The word “documented” implies an organized encyclopedia of facts that can be referenced. However, these histories were documented through poetry and oral tradition. Initially, I was skeptical of this. Stories can easily become distorted without proper referencing. But the astronomer who explained this to me asked me to approach random people and ask about the stars. In one of my first encounters, an otherwise unremarkable, “uneducated” bus driver shocked me by reciting poetry—a scientific observation of a star and its use in forecasting the weather. He even mentioned that he navigated using the stars, something I eventually had to learn as well.

In short, misunderstandings between native Arabs and colonizers could be addressed similarly. The issue was not a literal misunderstanding due to a language barrier, but a fundamental misunderstanding of how information is transmitted and built upon. Speaking in tongues in London, for example, could be seen as either witchcraft or a humorous Shakespearean performance. However, in Al Ula, speaking through poetry, telling time in verse, or discussing precise sciences and mathematics using romantic language is the norm. The divorce between science and art is not an Arab idea. They peacefully coexisted before Western rational thought forcibly separated the two, leaving both incomplete and supporting the imaginary portrayal of an uneducated, unaware Arab who ruined his environment and needed to be rehabilitated and taught how to live “correctly.” The information that explains the Arab way of life is readily available, but it is misunderstood as unscientific or unreliable because it is not evaluated based on the original standards. Instead, it is evaluated by a foreign observer, leading to severe misinterpretations.

I will say that the tilt of the summer vs. winter axes is not accurate to how the sun actually “moves” astronomically; the arcs are not at a tilt, they are at a displacement. But I made them tilt because that’s how it seems from our vantage point on Earth, and the way things seem to be is much more important to understand than how they actually are.

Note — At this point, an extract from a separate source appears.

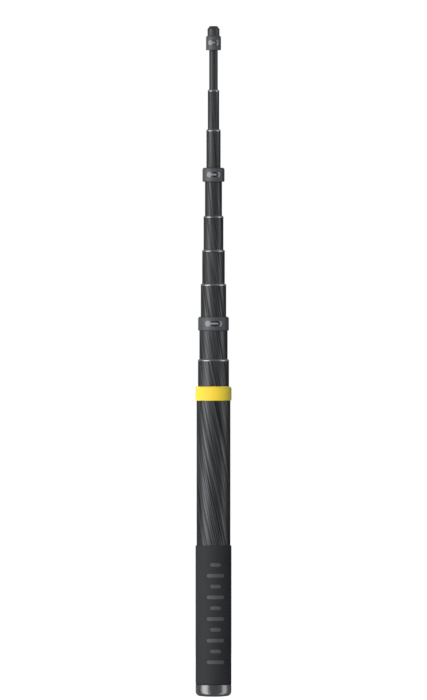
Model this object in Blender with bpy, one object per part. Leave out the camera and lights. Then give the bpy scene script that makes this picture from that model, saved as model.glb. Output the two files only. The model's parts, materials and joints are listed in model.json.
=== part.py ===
"""Telescoping camera pole: ten nested tubes with twist locks, a sleeve grip and a camera head.

Run with: blender --background --python part.py
Metres, +Z up along the pole. The origin is the centre of the flat butt face, and +X is to the
right when the pole is seen along +Y.

The pole is shown partly drawn out. Tubes are numbered from the handle tube (1) to the thin
head rod (10). Each tube slides in the tube below it, and is locked by twisting: a split ring
in the groove of its tail bush grips the bore of the tube around it.
"""

import math

import bmesh
import bpy

MM = 0.001

# Driving dimensions, in millimetres.
SECTIONS = 10
HANDLE_TUBE_DIAMETER = 33.8
TUBE_DIAMETER_STEP = 2.8
# Height of the top of each section's ferrule or collar above the butt face, as shown.
SECTION_TOP = (310.1, 337.4, 379.9, 412.8, 446.8, 480.8, 528.8, 567.2, 607.0, 661.0)
# Sections that end in a sleeve collar, with the collar's diameter and height.
COLLARS = {1: (36.0, 14.2), 3: (30.8, 14.0), 7: (22.1, 14.0)}
HEAD_DIAMETER = 15.0
HEAD_HEIGHT = 14.6
CAP_DIAMETER = 12.2
POLE_TOP = 670.4

FERRULE_HEIGHT = 2.0
FERRULE_PROUD = 0.15
FERRULE_CHAMFER = 1.1
COLLAR_LIP = 1.6
COLLAR_TOP_ROUND = 2.0
COLLAR_FOOT_ROUND = 0.9

# Running fit of one tube in the next: radial distances inwards from the outer tube's bore.
TUBE_CLEARANCE = 0.60
LINER_OUTSIDE = 0.05
LINER_INSIDE = 0.40
BUSH_INSIDE = 0.55
BUSH_GROOVE = 0.41
BUSH_FLANGE = 0.17
RING_INSIDE = 0.25
RING_OUTSIDE = 0.05
MOUTH_OPENING = 0.30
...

There is a point to be made behind why this map tracks the sun based on our imagination or our experience when there exists a scientifically accurate, legible model of the sun used in architectural engineering.

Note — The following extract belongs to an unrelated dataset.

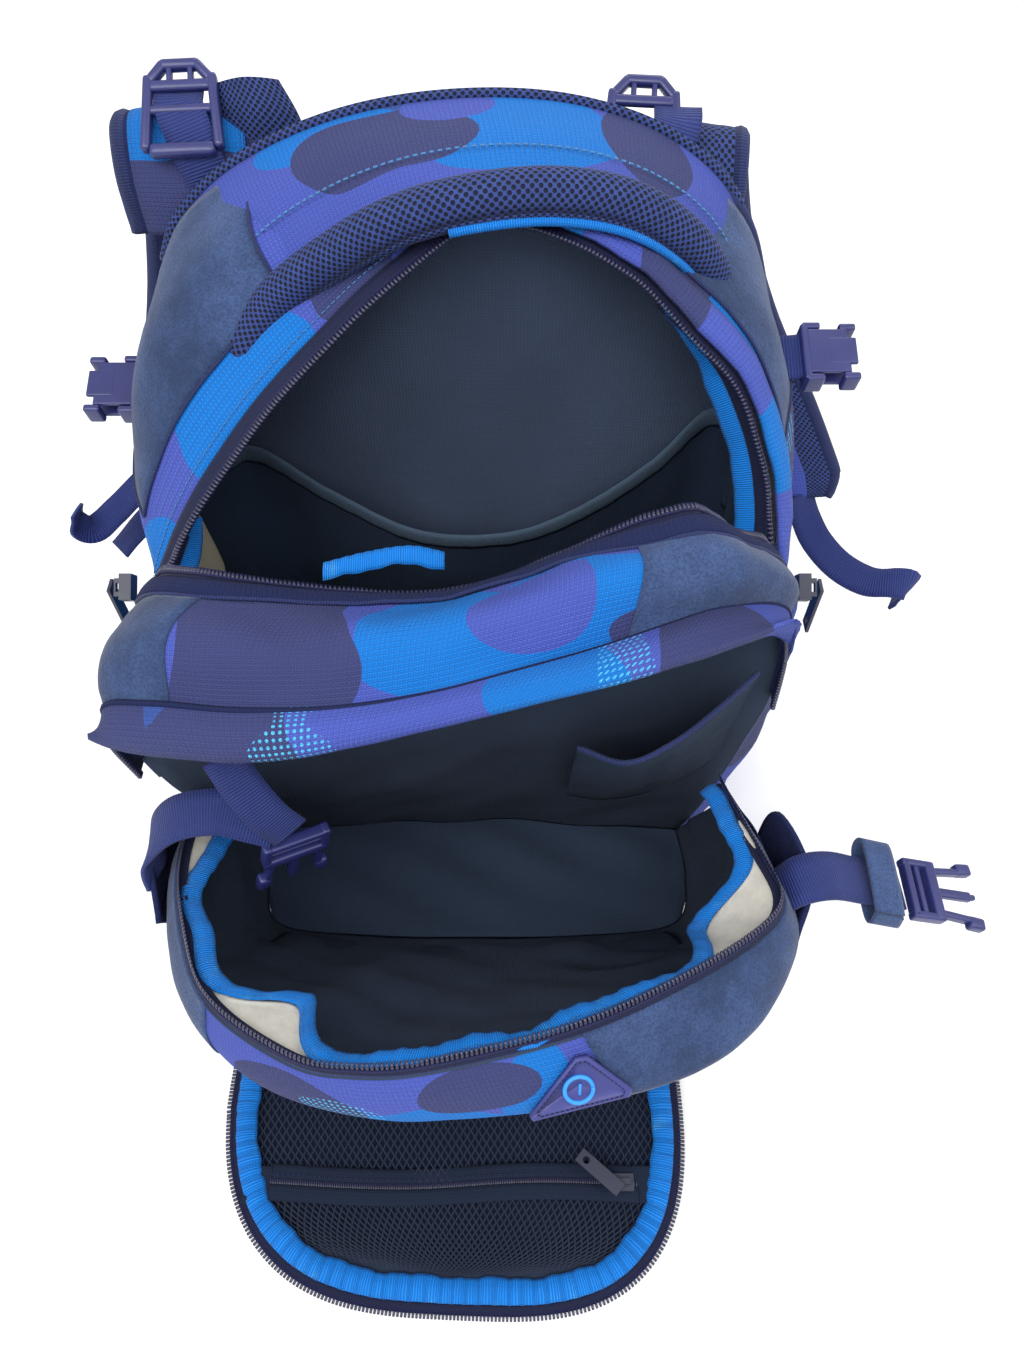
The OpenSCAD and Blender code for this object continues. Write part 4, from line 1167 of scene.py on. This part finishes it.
def shoulder_strap(s, word):
    """Padded core, camouflage face, mesh underside and bound edges of one strap; s is its side."""
    body = "strap_" + word
    path = spline(strap_route(s), 90)
    end = np.sqrt(np.clip(np.linspace(0.15, 15, 90)[::-1], 0, 1))[:, None]
    side = np.tile([1.0, 0.0, 0.0], (90, 1)) * (0.45 + 0.55 * end)
    grid, n = tube_grid(path, side, 6.6, 0.95)
    core = cloth(f"strap_core_{word}", grid, AIR_MESH if s > 0 else NAVY_CLOTH, 0.1)
    attach(core, body, nodes=["shoulder_strap_" + word])
    away = path - np.array([s * 12.0, 11.0, 30.0])
    outer_side = n * np.sign(np.sum(n * away, axis=1, keepdims=True))
    if s > 0:
        outer_side = -outer_side
    top = strip(f"strap_face_{word}", path - side * 2.8, side, outer_side, 0.0, 5.6, CAMO, 0.14, 0.36, 0.28,
                0.0, 9)
    ink(top, azure=[blob(s * 13.5, 12.8, 40.4, 5, 3.0, 2.0), blob(s * 15, 16.5, 28, 3, 3, 3)],
        dark=[blob(s * 12.6, 11.4, 36.6, 5, 2.4, 2.4), blob(s * 14, 17, 34, 4, 3, 2.5)])
    attach(top, body)
    under = strip(f"strap_mesh_{word}", path - side * 2.9, side, -outer_side, 0.0, 5.8, AIR_MESH, 0.3,
                  0.3 if s < 0 else 0.12, 0.3, 0.0, 9)
    attach(under, body)
    for k, edge in enumerate((-1, 1)):
        tape = cord_along(f"strap_binding_{word}_{k + 1}", path + side * edge * 3.3, 0.52, NAVY_BINDING, 10)
        attach(tape, body)


def strap_lobe():
    """The left strap's mesh underside where it turns back beside the handle."""
    left = [(-11.9, 12.4, 38.4), (-12.2, 12.9, 40.0), (-12.1, 13.6, 41.2)]
    middle = [(-9.6, 11.7, 38.6), (-9.8, 12.0, 40.8), (-10.2, 12.6, 42.0)]
    right = [(-7.6, 12.4, 37.8), (-7.9, 12.7, 40.0), (-8.7, 13.2, 41.6)]
    back = [(-8.1, 13.4, 37.4), (-8.7, 13.9, 39.6), (-9.6, 14.2, 41.0)]
    lobe = cloth("strap_lobe_left", loft([left, middle, right, back], 24, 24)[:, ::-1], AIR_MESH, 0.4)
    attach(lobe, "strap_left")


def webbing_strip(name, points, width, side, body, blend=None, nodes=()):
    """Flat webbing along a smooth route; side is the direction of its width."""
    count = 60
    path = spline(points, count)
    side = np.tile(np.array(side, float) / np.linalg.norm(side), (count, 1))
    t = np.gradient(path, axis=0)
    t /= np.linalg.norm(t, axis=1, keepdims=True)
    side = side - t * np.sum(side * t, axis=1, keepdims=True)
    side /= np.linalg.norm(side, axis=1, keepdims=True)
    n = np.cross(t, side)
    piece = strip(name, path - side * width / 2, side, n, 0.0, width, WEBBING, 0.2, 0.1, 0.03)
    attach(piece, body, blend, nodes=nodes)


def straps():
    """Both shoulder straps, their webbings and the loose tails."""
    strap_lobe()
    for s, word in ((-1, "left"), (1, "right")):
        shoulder_strap(s, word)
        route = strap_route(s)
        x, _, z = route[2]
        webbing_strip(f"adjuster_webbing_{word}",
                      [(x - s * 1.2, 10.3, z - 4.4), (x - s * 1.2, 10.5, z - 2.2),
                       (x - s * 0.8, 10.7, z - 0.5), (x - s * 0.4, 11.3, z + 0.6), (x, 12.2, z + 1.3),
                       (x + s * 0.1, 13.2, z + 1.5)],
                      2.3, (1, 0, 0), ROOT, ("strap_" + word, 10.4, 11.6), ["load_lifter_" + word])
        end = route[-1]
        webbing_strip(f"lower_webbing_{word}",
                      [(end[0] - s * 1.6, end[1] - 0.2, end[2] + 0.4),
                       (end[0] - s * 2.4, end[1] - 0.1, end[2] - 2.4),
                       ((end[0] + s * 15.4) / 2, 11.6, 10.5), (s * 15.4, 11.4, 6.4), (s * 14.8, 11.0, 3.6),
                       (s * 14.4, 10.6, 2.2)],
                      2.5, (1, 0, 0), "strap_" + word, nodes=["strap_webbing_" + word])
    # loose tails that show beside the bag
    webbing_strip("tail_left", [(-19.0, 10.4, 20.4), (-20.6, 9.0, 19.8), (-22.2, 7.4, 19.0),
                                (-23.4, 6.2, 18.6), (-24.0, 5.8, 19.4), (-23.8, 6.0, 20.4)],
                  1.7, (0.2, 1, 0.5), "strap_left")
    webbing_strip("tail_left_lower", [(-18.9, 10.6, 18.0), (-20.4, 9.6, 17.2), (-21.8, 8.4, 16.4),
                                      (-23.0, 7.2, 15.6)],
                  2.0, (0.4, 1, 0.4), "strap_left")
    webbing_strip("tail_right", [(21.2, 11.0, 16.8), (21.8, 10.2, 15.4), (22.6, 9.0, 14.4),
                                 (24.0, 7.6, 13.6), (25.8, 6.6, 13.2), (27.4, 6.1, 13.6), (28.4, 6.0, 13.4),
                                 (28.3, 6.2, 12.4), (27.8, 6.3, 11.6)],
                  2.1, (0.75, 0.7, 0.35), "strap_right")


def back_pads():
    """Two crowned mesh pads with rounded corners on the back."""
    for word, x in (("left", -7.2), ("right", 7.2)):
        rings = []
        for scale, depth in ((1.0, 0.1), (1.02, 0.5), (0.97, 0.95), (0.8, 1.2), (0.45, 1.32),
                             (0.004, 1.34)):
            ring = []
            for k in range(65):
                a = 2 * math.pi * k / 64
                c, s = math.cos(a), math.sin(a)
                ring.append((x + 4.7 * scale * math.copysign(abs(c) ** 0.5, c), 10.05 + depth,
                             19 + 13.4 * scale * math.copysign(abs(s) ** 0.4, s)))
            rings.append(ring)
        grid = across([np.array(r) for r in rings], 20)
        pad = cloth(f"back_pad_mesh_{word}", grid, BACK_MESH, 0.08, flat=(0, 2))
        attach(pad, ROOT, nodes=["back_pad_" + word])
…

Modern astronomy—what we see in scientific illustrations that depict the accurate and mathematical paths and trajectories of the cosmos—is not a reflection of our direct human experience. They do not even occur on our scale. They are not based on our sight, our natural sense of space, our natural sense of movement. So it comes as no surprise that we are completely divorced from our surroundings and rely on a satellite’s sense of time and space. What am I supposed to do with the fact that the sun is in the center? Or if the Earth is in the center?

Sure, modern astronomy is the truth, but it must be refitted into our intuitive understanding of the world. In modern astronomy, our earlier concepts of the world are looked down upon—even laughed at. Haha, how could they really think the Earth was flat? Or that the sun rotated around the Earth? What idiots! That’s like astronomy 101!

But they operated based on intuition, and the feeling of being centered, and seeing the sun travel from East to West was a clear reflection of the direct human experience.

The point of this argument is not to deny modern research, only to put it in perspective.

Milestones in the History of Astronomy

To contextualize this, let’s look at some milestones in the history of astronomy. The Greeks persisted in the Earth-centered view even after scientists like Aristarchus of Samos (c. 310–264 BC) declared it was the Earth moving around the sun because the Greeks felt like man was connected to the universe and at the center of it, placed there by God. The Church backed this because it was beneficial for them to adhere to the philosophy of humans being “chosen” somehow.

Then, the Copernican revolution. It brought science into the humanities. However, the mechanics of the cosmos are not the only way to see reality. They do not make up all of human nature, or history, or cognition. If for thousands and thousands of years, everything we knew and know came from the sky, what sky was it? It certainly wasn’t the sky drawn by satellites but the sky that we saw and understood with our eyes. So to understand the way we think, we have to see that sky again.

What’s interesting is that sun-centered and Earth-centered models don’t actually contradict each other. They are two sides of the same coin because they both had to arrive at the same conclusions—that the sun makes the day and the absence of it makes the night, and everything else relies on that. The two ways of thought: one determined by technology and an accurate God-view model, and the other by direct human experience.

A Broadway Metaphor

Imagine you attend a Broadway show, a depiction of Romeo and Juliet. You’re deeply moved by this show, even brought to tears. The play affects your life profoundly. You find yourself amazed by the real effect it had on your life.

Will that effect change if, a month later, you decided to follow the actors backstage and inquired about their real lives? Would it be of any benefit to you to know the actors don’t have any romantic chemistry offstage? That ‘Juliet’ is actually married to someone else—that she’s older than ‘Romeo,’ and that she actually looks down on him as an actor.

Would that change the effect, the wonder, the sparkle you had in your eyes the first time you saw it? Would it change any of the epiphanies you had in your own life or the way the story played out?

The Importance of Intuition

The way humans untangled the mysteries and patterns of the sky, the way they drew their culture from it, their mathematics, their language, their psychology, their travel, their daily lives, and the way it played into their folklore, was the blueprint to everything we know today. The way we’ve drawn time into years, months, weeks, days, hours, minutes. The way we know the compass, latitude, longitude, the way we’ve made our devices, the way we imagine scale, and science, and religion, all came from the stories that we wove from the sky. To push all that aside and replace it in schools with modern astronomy leaves a huge gap in human understanding. Let’s not write it off because of its mathematical inconsistencies.

Anyway, the point is that these maps aren’t meant to take you away from technology—of course, we need Google Maps and the time dictated by Greenwich—but they are meant to put it all into context.